‘This country will be an Islamic state within 30 years’ says Barry from Felixstowe
Manwar Ali, a Suffolk Imam who runs the charity JIMAS, was a mujahedeen fighter in the 80s and 90s but is now trying to stop Muslims going to Syria or Iraq.
Ivan Humble used to be the Eastern regional organizer for the EDL, but left it earlier this year to focus on improving relations between communities. Even while still an EDL activist he’d had the unusual distinction of being praised by EDL News (an anti-EDL site) for trying to promote dialogue with Muslims following the murder of Lee Rigby.
Yesterday both men were the guests of Mark Murphy on BBC Radio Suffolk, responding to questions from members of the public.
The conversation brought out some telling parallels between their journeys into and out of extremism. Ivan explained how his concerns started around the time of the Luton parade (when poppies were burned by Al-Muhajiroun supporters) and these drew him to discover the EDL. He explained (around 1:10) that he became caught up in this world and never listened to alternative views – but then he started to make contact with local Muslims and his perspective began to shift. Manwar had also been fired by perceived injustices in the world, but now regretted the part he had played in stirring up radicalism.
One thing which struck me about the interview was the way both Ivan and Manwar made statements one might more readily associate with the ‘other side’. This is Ivan’s take on Muslims in the media:
“The British media has got to take a lot of blame for the insecurities we feel about the Muslims and the Islamic faith because they don’t want to print the positive stories’.
Later, at 1:52, he complained about a skewed headline in the Daily Mail which he perceived to be anti-Muslim. When Mark Murphy challenged him, saying that it was the media’s duty to report news – Ivan responded wryly ‘yeah, but without the little twists.’

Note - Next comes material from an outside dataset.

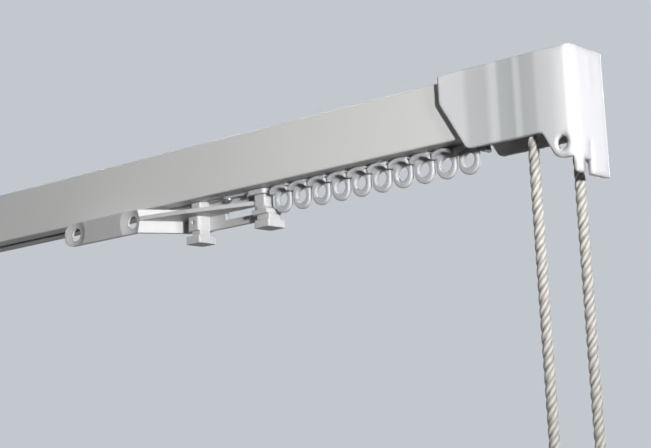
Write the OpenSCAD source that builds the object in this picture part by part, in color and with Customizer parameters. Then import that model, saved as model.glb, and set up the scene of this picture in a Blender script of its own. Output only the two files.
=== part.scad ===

I particularly agreed with this point, also made by Ivan:
‘You need to take on Islamists without alienating the whole Muslim community’ (around 1:21)
He went on to argue that the police have been softer on Muslim extremists than on EDL activists distributing leaflets. Manwar agreed – he thought the poppy burners were let off very lightly whereas EDL marchers were handled more robustly (1:23) and also endorsed a point made by Mark Murphy, who suggested that the police adopted a soft approach in the hope of defusing tensions but that this just fuelled the fire for the EDL. Manwar echoed Ivan’s view that people needed to speak English, and added ‘all this translation that we get into in council proceedings … is totally unacceptable.’
The conversation then shifted to a discussion of Islam itself. Manwar readily acknowledged that more Muslims were committing crimes in the name of their faith than members of other religions, but asserted that this was down to a range of factors, and should not be ascribed to some unique flaw in Islam itself. He went on to agree that there was a real problem with Muslim hate preachers in this country (around 1:39) and that this meant that disaffected Muslim youths were more likely to get set on a path of violence and extremism than (for example) their white working class counterparts.
Manwar expressed sympathy for Ivan’s point that people like him had helped bring issues such as FGM and radicalization to people’s attention (1:46), and said we shouldn’t shy away from open debates on such issues. He also agreed that, taken in isolation, some passages in the Qur’an did seem to promote violence and intolerance – that clearly wasn’t his own view, but demonstrated his willingness to engage directly with people’s concerns.
Finally Manwar Ali condemned the outbreak of antisemitism following events in Gaza, including recent news stories about violence associated with supermarket boycotts (which reminded him of WW2). Ivan said that he thought people demonstrating against Israel at least needed to make it clear that they opposed Hamas as well (1:56).
It seems very positive that two people from different sides of such a polarized debate can not only talk to each other but identify many shared views. Both are well placed to extend this understanding beyond a personal conversation, and encourage dialogue within and between their respective communities.